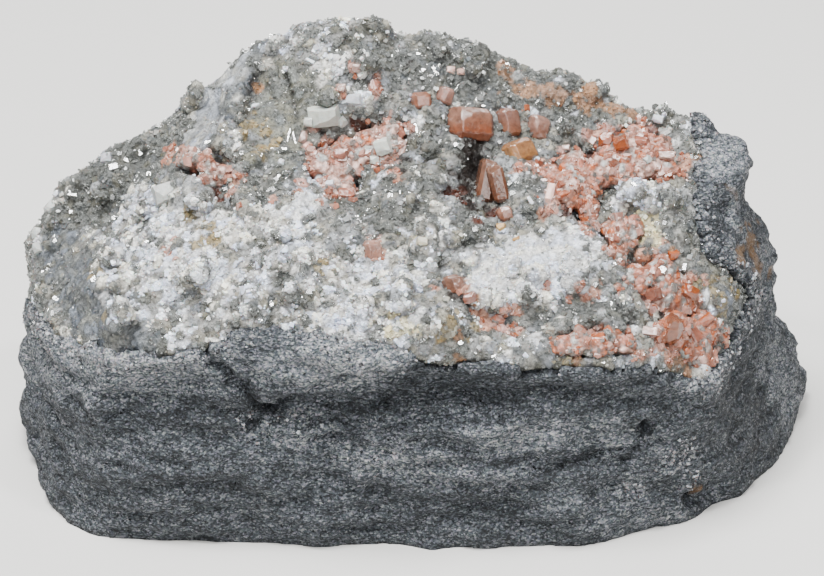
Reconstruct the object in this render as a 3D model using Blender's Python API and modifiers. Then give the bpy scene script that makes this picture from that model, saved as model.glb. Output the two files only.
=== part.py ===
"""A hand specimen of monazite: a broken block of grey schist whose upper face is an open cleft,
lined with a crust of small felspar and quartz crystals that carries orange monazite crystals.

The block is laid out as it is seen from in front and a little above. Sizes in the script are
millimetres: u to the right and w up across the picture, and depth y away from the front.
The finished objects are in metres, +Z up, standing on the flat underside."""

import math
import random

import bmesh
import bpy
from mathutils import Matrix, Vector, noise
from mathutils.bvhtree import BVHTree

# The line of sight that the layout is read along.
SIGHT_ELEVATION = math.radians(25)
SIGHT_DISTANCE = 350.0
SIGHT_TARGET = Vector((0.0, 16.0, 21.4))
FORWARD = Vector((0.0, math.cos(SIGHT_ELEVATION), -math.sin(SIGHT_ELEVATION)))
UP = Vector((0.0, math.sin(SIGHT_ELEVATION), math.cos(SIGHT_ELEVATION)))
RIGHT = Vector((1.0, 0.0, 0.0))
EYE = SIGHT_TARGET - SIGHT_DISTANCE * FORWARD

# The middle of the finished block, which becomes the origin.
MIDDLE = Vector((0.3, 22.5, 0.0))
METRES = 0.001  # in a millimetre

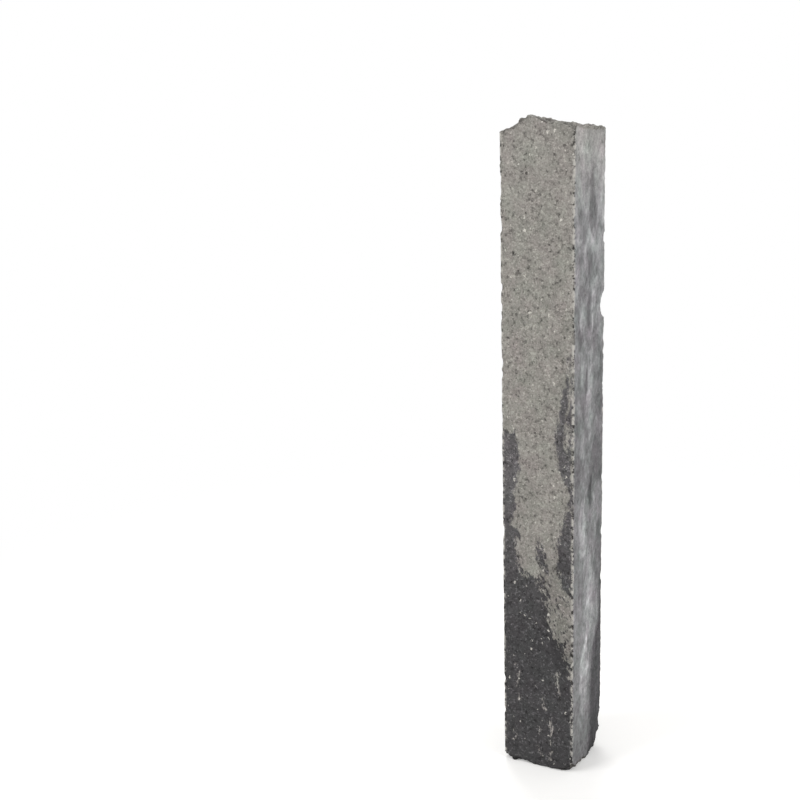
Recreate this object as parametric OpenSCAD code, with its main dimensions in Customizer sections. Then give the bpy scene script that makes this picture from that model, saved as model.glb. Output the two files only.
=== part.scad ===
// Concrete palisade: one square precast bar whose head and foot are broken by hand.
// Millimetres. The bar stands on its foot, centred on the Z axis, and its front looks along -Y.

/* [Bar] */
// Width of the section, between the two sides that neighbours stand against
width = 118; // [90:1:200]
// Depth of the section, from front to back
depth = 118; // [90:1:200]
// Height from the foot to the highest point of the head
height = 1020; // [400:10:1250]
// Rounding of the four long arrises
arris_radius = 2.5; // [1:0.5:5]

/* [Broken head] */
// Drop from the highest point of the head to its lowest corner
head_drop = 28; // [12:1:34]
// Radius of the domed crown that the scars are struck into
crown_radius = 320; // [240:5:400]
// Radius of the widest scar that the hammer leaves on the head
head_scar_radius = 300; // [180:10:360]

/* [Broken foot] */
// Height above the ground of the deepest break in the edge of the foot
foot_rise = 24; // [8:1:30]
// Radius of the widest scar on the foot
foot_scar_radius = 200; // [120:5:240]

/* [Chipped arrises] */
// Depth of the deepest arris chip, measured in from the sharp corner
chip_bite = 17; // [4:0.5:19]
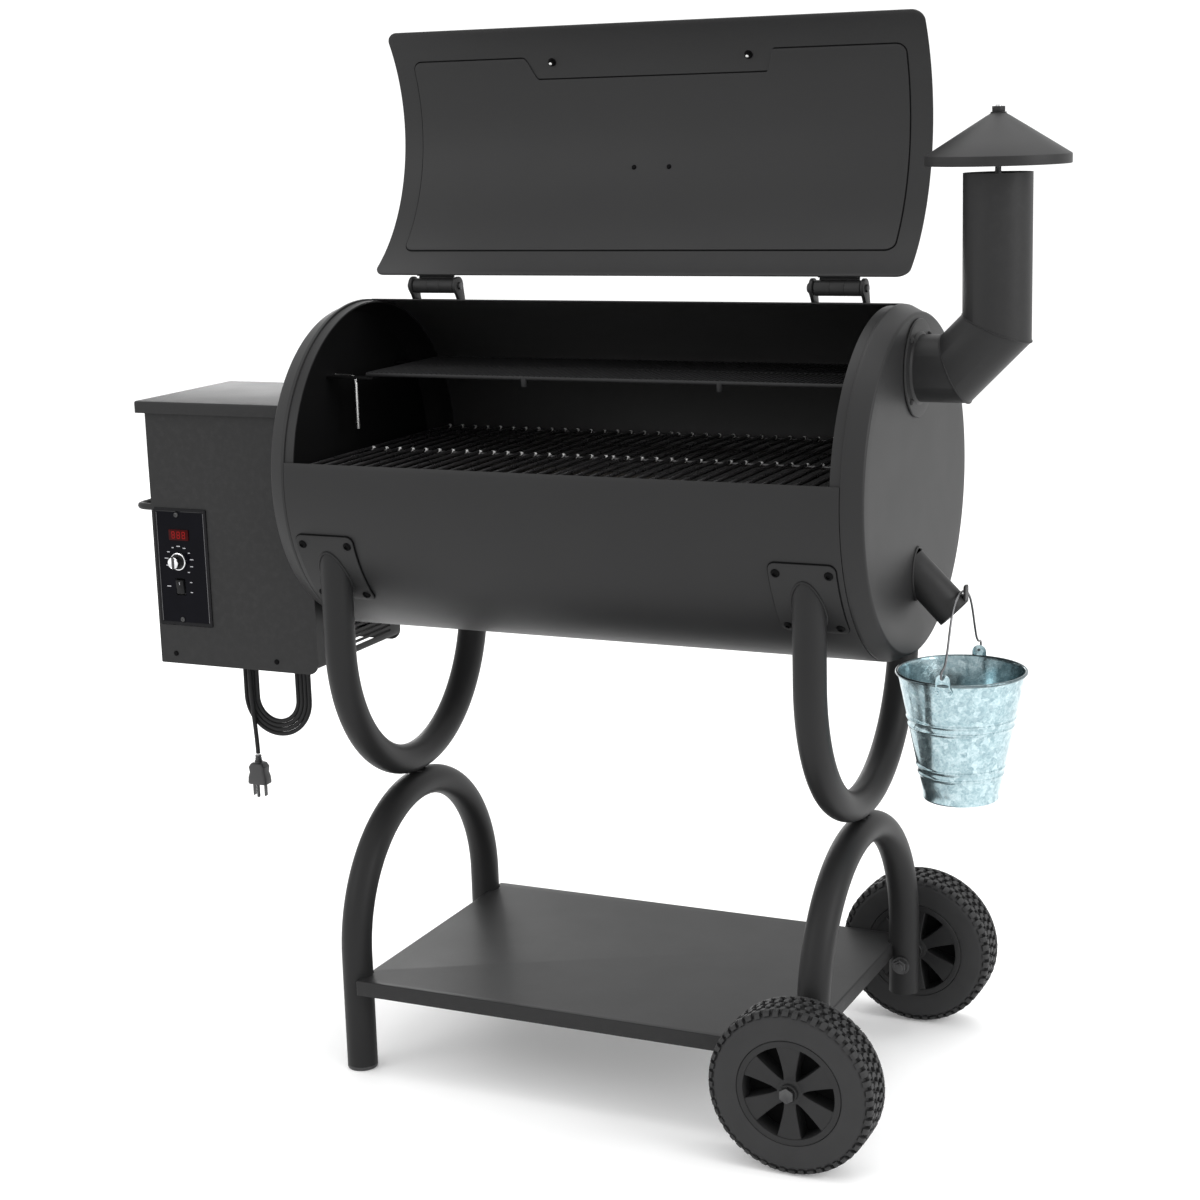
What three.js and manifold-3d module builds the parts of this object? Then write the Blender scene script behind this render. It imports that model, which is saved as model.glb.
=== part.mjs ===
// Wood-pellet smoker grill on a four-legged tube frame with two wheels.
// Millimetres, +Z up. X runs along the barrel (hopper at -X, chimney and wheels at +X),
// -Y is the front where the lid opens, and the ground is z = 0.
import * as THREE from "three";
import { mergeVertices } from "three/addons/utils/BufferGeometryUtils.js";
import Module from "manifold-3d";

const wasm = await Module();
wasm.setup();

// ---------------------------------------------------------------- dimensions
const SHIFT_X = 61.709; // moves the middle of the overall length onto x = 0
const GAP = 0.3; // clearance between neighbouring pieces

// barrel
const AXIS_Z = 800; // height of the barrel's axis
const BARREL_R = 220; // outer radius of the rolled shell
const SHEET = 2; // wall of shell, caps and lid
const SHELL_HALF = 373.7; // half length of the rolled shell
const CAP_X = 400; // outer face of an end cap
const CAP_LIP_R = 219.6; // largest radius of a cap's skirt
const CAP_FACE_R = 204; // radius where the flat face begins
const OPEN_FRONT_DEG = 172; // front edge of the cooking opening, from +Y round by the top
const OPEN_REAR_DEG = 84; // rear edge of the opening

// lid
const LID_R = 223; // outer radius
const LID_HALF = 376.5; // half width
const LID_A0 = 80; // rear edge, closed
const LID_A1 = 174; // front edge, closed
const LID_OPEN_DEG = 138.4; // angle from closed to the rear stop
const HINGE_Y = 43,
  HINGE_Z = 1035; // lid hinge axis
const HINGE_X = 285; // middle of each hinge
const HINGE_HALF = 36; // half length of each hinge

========

Pull out and copy each line containing the string "which".

# The middle of the finished block, which becomes the origin.
What three.js and manifold-3d module builds the parts of this object? Then write the Blender scene script behind this render. It imports that model, which is saved as model.glb.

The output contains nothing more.